DATA SHOWN -
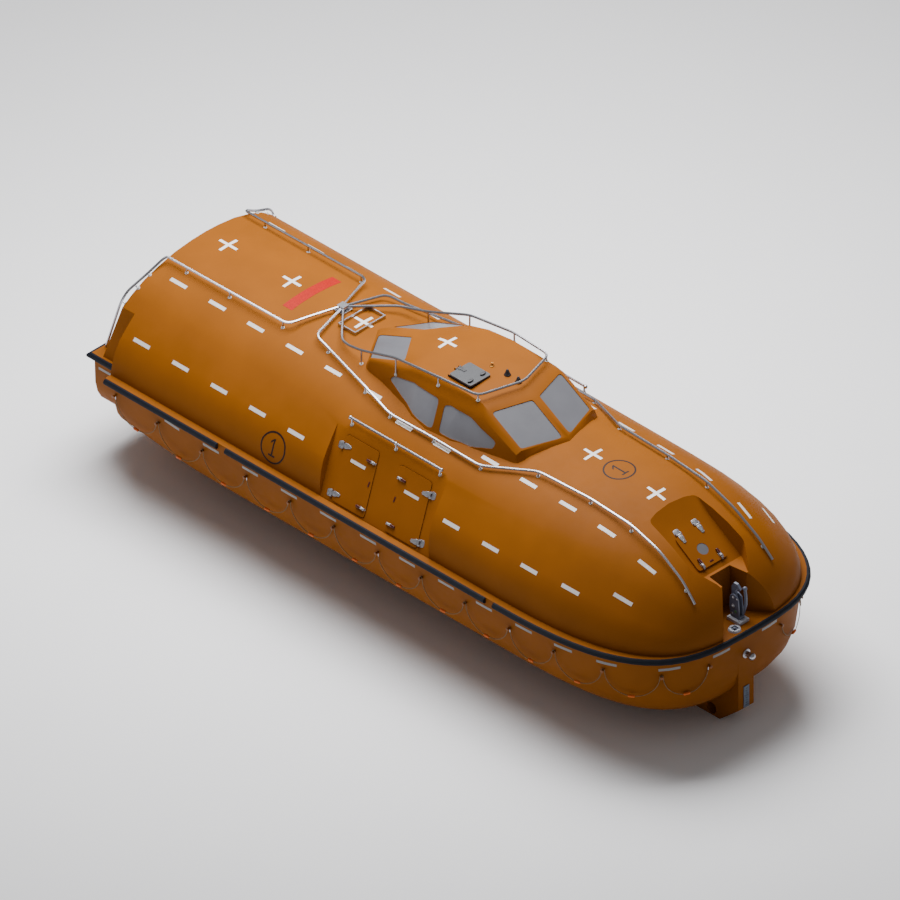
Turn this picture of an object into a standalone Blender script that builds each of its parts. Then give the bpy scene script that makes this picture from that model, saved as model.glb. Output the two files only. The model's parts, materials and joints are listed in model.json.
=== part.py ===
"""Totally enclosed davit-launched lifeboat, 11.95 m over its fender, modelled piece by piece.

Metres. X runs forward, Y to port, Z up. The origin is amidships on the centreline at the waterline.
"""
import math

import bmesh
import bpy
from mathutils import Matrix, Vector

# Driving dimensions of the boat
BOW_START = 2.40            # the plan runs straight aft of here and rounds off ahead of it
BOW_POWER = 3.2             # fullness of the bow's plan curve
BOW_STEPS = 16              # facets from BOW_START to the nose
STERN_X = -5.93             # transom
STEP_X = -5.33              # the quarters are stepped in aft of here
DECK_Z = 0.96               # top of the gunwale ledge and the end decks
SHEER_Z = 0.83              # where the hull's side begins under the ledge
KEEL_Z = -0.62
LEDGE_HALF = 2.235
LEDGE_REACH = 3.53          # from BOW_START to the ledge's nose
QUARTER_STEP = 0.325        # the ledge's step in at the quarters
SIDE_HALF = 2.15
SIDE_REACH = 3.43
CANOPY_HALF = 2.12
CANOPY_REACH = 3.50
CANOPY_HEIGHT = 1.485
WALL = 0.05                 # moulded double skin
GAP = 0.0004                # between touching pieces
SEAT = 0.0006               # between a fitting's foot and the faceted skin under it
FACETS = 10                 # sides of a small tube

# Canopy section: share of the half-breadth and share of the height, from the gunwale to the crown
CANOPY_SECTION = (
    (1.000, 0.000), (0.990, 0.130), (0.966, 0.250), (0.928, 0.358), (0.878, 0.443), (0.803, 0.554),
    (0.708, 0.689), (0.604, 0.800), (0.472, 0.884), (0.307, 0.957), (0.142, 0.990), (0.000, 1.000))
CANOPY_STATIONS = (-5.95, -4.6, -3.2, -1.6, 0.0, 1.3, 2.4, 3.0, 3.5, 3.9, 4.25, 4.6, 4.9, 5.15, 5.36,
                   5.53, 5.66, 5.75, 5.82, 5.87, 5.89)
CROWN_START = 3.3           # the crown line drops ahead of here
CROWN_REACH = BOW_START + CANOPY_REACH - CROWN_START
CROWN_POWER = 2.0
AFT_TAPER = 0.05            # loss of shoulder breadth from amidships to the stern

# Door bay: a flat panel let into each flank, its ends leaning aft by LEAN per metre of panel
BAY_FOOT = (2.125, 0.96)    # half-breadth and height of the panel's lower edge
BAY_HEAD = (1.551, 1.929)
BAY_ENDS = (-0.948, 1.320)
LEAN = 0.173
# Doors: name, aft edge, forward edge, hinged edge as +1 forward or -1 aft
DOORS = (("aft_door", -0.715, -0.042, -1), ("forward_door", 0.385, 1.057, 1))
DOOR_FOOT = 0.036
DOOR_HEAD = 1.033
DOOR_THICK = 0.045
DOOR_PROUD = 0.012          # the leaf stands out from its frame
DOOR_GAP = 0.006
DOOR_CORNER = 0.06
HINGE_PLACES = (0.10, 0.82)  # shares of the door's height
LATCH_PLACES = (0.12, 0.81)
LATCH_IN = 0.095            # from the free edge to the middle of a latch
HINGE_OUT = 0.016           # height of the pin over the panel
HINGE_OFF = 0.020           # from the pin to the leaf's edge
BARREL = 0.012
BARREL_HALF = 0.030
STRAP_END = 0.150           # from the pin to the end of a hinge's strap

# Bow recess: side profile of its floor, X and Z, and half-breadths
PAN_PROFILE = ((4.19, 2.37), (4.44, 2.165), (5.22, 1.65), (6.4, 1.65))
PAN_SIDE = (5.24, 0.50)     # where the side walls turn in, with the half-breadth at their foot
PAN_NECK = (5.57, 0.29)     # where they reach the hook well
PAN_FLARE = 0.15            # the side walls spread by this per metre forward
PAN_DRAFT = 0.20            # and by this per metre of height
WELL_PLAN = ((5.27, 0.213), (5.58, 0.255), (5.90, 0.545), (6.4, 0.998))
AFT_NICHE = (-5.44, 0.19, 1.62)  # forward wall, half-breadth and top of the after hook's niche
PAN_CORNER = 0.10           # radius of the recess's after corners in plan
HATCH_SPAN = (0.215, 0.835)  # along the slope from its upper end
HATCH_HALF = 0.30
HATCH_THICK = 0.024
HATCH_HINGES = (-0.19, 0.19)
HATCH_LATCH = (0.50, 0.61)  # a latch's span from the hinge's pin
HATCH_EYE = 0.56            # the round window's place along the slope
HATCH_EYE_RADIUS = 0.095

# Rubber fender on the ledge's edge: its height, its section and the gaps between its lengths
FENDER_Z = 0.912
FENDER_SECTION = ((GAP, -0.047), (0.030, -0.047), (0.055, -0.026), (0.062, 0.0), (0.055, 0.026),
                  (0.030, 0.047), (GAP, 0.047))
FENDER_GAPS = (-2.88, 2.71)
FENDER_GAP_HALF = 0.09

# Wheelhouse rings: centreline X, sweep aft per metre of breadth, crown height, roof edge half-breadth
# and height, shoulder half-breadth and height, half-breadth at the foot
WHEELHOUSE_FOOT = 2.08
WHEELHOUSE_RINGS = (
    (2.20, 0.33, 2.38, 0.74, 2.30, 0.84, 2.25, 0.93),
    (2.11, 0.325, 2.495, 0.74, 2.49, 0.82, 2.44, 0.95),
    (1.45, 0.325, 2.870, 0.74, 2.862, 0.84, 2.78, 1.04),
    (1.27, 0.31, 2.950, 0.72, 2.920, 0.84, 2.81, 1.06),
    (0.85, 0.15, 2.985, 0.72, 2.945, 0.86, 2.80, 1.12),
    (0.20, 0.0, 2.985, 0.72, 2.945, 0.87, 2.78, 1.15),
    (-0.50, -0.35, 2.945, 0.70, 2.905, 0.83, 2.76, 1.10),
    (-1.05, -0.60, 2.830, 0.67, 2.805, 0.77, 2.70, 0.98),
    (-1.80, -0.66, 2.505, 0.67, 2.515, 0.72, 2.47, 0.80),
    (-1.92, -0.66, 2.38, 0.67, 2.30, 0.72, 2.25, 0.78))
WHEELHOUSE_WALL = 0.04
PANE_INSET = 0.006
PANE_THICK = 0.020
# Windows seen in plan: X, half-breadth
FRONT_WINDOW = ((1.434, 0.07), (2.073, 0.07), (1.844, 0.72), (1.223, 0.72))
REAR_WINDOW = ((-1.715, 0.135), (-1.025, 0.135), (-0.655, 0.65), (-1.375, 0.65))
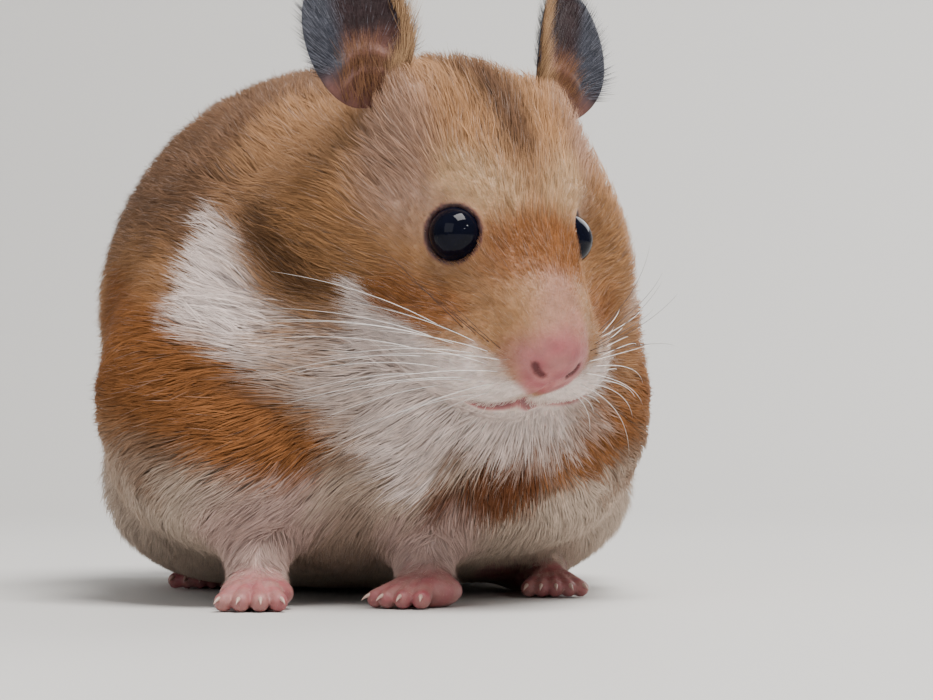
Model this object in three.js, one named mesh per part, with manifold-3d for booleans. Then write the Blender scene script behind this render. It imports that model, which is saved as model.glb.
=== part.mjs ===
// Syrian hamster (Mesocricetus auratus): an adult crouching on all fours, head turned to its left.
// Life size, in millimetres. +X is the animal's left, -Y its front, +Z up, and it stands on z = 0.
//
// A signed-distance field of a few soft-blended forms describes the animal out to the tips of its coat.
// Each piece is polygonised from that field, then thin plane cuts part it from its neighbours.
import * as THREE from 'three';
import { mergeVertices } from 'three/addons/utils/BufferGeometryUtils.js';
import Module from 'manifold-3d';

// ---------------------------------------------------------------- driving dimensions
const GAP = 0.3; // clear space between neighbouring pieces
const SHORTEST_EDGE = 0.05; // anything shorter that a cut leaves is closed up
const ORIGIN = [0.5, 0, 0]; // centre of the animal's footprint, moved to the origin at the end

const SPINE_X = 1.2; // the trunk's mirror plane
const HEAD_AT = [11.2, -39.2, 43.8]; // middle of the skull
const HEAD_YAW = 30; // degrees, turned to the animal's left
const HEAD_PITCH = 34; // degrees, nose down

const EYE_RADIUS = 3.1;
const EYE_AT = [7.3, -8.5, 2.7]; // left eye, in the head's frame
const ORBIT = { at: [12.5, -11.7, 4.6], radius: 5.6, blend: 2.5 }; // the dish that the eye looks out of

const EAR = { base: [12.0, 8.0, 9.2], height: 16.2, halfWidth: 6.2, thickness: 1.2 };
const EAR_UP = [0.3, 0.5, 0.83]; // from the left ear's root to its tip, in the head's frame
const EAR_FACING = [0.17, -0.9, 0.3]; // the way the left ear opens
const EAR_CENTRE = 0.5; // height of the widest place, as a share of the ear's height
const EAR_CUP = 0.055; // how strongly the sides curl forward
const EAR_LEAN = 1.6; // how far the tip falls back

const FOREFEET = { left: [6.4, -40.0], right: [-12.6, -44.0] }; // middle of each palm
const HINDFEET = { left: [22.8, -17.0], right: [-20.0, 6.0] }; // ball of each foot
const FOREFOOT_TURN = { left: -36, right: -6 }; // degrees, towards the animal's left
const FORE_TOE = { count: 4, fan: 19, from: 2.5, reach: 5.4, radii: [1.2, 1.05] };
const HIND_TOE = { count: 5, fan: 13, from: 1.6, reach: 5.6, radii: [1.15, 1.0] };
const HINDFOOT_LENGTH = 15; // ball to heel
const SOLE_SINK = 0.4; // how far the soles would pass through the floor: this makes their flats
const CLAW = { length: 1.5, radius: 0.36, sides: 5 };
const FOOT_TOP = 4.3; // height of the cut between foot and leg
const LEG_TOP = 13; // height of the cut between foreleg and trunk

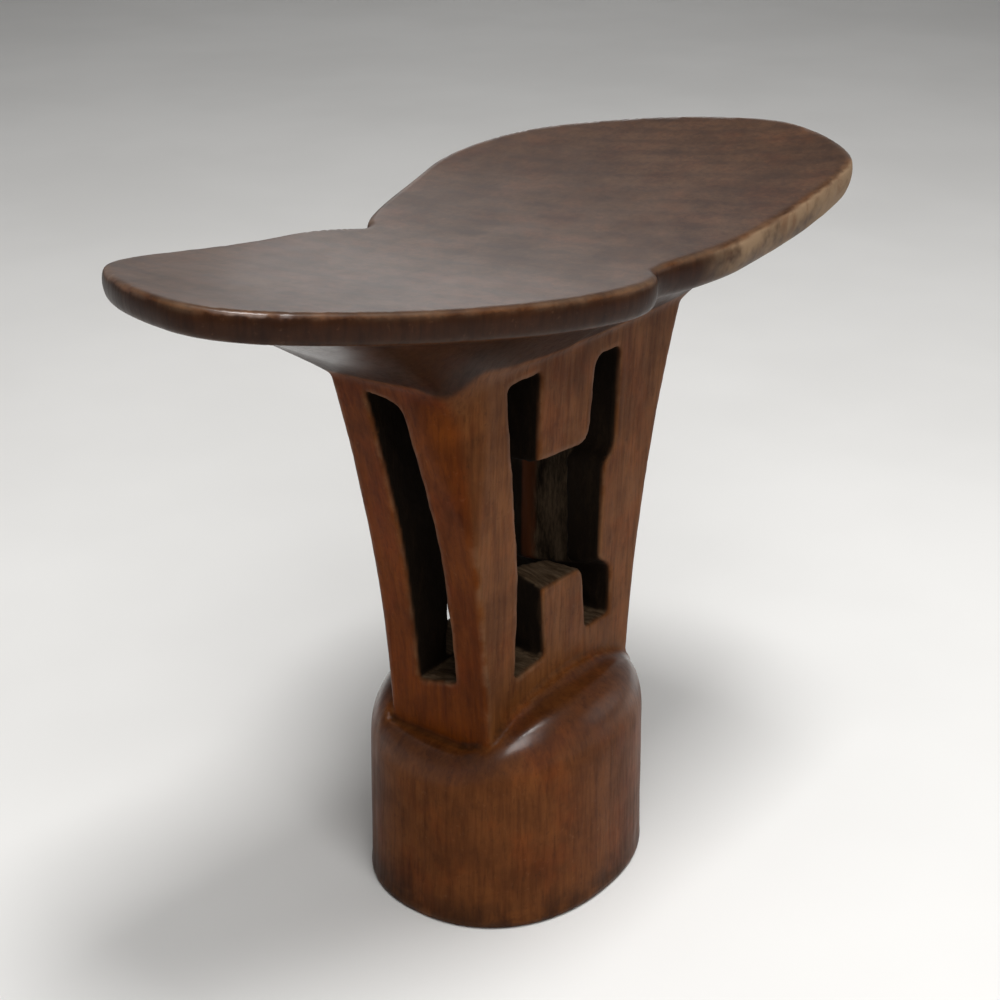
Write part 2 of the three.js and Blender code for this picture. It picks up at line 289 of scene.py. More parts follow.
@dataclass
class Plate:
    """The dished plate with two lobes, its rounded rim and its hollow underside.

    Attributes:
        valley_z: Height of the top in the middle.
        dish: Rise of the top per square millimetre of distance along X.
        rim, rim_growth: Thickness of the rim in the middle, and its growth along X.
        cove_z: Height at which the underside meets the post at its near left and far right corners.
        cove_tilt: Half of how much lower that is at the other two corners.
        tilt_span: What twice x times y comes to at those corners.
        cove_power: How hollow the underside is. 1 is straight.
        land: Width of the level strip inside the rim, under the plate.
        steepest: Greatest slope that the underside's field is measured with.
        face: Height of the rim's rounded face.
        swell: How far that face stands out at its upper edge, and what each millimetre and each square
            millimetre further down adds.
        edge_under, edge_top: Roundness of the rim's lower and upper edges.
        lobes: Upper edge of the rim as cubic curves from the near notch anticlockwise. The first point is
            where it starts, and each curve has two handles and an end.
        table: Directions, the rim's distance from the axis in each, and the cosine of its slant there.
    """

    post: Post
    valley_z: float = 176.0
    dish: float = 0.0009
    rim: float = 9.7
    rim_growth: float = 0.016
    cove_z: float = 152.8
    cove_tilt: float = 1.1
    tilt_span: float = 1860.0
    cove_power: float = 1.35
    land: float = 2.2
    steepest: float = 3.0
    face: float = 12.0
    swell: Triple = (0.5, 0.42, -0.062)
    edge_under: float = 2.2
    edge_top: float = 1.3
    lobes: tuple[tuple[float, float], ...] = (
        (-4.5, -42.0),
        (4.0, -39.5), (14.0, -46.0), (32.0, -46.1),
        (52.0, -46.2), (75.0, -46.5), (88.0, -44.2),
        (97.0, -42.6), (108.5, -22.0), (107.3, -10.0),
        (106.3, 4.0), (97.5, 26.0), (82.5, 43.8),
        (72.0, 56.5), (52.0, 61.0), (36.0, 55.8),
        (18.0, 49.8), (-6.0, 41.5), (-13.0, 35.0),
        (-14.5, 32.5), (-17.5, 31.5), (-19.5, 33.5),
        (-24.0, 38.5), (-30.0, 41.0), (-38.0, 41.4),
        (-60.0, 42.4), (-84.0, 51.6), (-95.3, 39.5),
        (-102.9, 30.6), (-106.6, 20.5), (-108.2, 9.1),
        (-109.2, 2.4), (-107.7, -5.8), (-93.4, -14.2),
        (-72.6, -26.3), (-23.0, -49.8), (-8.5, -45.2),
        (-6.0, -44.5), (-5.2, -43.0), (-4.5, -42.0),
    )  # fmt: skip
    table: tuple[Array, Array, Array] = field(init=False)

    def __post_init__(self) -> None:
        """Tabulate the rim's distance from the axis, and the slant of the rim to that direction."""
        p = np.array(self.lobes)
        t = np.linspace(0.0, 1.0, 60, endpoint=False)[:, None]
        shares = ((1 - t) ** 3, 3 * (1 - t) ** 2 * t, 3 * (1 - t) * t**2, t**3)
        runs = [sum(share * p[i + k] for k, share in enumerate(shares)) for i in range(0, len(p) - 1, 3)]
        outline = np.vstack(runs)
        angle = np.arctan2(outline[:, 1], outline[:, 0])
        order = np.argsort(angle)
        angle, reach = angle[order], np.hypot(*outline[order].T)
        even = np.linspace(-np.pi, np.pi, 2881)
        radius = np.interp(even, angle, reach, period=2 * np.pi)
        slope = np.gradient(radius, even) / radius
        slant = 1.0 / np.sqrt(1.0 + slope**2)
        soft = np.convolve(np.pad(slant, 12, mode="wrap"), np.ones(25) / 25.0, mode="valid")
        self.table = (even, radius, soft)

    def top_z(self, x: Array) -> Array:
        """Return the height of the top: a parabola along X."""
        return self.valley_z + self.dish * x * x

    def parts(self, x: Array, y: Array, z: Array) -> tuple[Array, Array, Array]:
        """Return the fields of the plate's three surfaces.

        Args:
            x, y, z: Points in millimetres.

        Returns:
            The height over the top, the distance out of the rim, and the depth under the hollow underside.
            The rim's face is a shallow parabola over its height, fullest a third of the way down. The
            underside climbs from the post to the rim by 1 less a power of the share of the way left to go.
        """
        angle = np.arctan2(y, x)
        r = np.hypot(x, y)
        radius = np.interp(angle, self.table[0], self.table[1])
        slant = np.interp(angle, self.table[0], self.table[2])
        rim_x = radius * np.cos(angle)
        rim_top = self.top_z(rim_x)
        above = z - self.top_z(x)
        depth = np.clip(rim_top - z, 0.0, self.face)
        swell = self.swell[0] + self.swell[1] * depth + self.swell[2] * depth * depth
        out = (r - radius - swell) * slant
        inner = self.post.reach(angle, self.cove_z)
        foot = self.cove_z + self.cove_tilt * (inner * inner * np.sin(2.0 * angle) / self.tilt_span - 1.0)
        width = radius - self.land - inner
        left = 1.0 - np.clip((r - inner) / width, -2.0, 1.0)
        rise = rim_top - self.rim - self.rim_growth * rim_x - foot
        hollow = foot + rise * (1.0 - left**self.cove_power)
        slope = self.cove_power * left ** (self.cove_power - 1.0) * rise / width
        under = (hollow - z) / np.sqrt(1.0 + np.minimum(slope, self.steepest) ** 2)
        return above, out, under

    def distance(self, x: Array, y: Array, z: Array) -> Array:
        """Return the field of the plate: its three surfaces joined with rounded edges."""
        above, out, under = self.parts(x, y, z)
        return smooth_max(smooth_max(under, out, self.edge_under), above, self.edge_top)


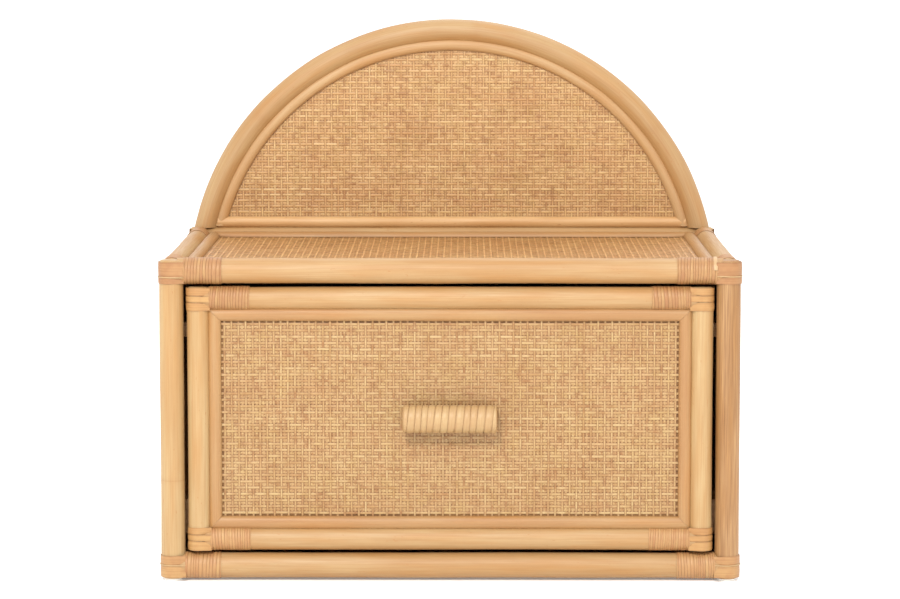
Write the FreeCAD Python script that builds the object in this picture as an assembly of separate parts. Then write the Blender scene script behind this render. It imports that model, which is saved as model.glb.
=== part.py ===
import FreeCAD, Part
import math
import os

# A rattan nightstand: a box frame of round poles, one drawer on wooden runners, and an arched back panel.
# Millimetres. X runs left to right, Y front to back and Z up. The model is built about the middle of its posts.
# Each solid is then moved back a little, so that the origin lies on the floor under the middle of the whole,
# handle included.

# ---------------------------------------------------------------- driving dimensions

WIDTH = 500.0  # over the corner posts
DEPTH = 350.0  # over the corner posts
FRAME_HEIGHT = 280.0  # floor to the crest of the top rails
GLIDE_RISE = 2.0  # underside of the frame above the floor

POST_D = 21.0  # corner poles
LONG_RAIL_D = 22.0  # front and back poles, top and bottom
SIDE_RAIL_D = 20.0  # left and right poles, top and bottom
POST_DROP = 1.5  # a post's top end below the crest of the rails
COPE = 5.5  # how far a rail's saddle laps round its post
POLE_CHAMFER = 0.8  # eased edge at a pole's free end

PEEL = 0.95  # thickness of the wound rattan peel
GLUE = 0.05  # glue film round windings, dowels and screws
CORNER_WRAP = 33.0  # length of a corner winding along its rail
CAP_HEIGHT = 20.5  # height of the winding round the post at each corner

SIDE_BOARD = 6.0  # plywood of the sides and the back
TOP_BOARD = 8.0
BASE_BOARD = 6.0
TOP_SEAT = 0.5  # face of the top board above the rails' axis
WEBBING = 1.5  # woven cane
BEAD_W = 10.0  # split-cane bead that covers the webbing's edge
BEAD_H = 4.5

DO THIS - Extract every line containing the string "that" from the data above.

FULL RESPONSE -
Turn this picture of an object into a standalone Blender script that builds each of its parts. Then give the bpy scene script that makes this picture from that model, saved as model.glb. Output the two files only. The model's parts, materials and joints are listed in model.json.
Model this object in three.js, one named mesh per part, with manifold-3d for booleans. Then write the Blender scene script behind this render. It imports that model, which is saved as model.glb.
// Each piece is polygonised from that field, then thin plane cuts part it from its neighbours.
const SHORTEST_EDGE = 0.05; // anything shorter that a cut leaves is closed up
const ORBIT = { at: [12.5, -11.7, 4.6], radius: 5.6, blend: 2.5 }; // the dish that the eye looks out of
        cove_tilt: Half of how much lower that is at the other two corners.
        steepest: Greatest slope that the underside's field is measured with.
        swell: How far that face stands out at its upper edge, and what each millimetre and each square
        """Tabulate the rim's distance from the axis, and the slant of the rim to that direction."""
Write the FreeCAD Python script that builds the object in this picture as an assembly of separate parts. Then write the Blender scene script behind this render. It imports that model, which is saved as model.glb.
# Each solid is then moved back a little, so that the origin lies on the floor under the middle of the whole,
BEAD_W = 10.0  # split-cane bead that covers the webbing's edge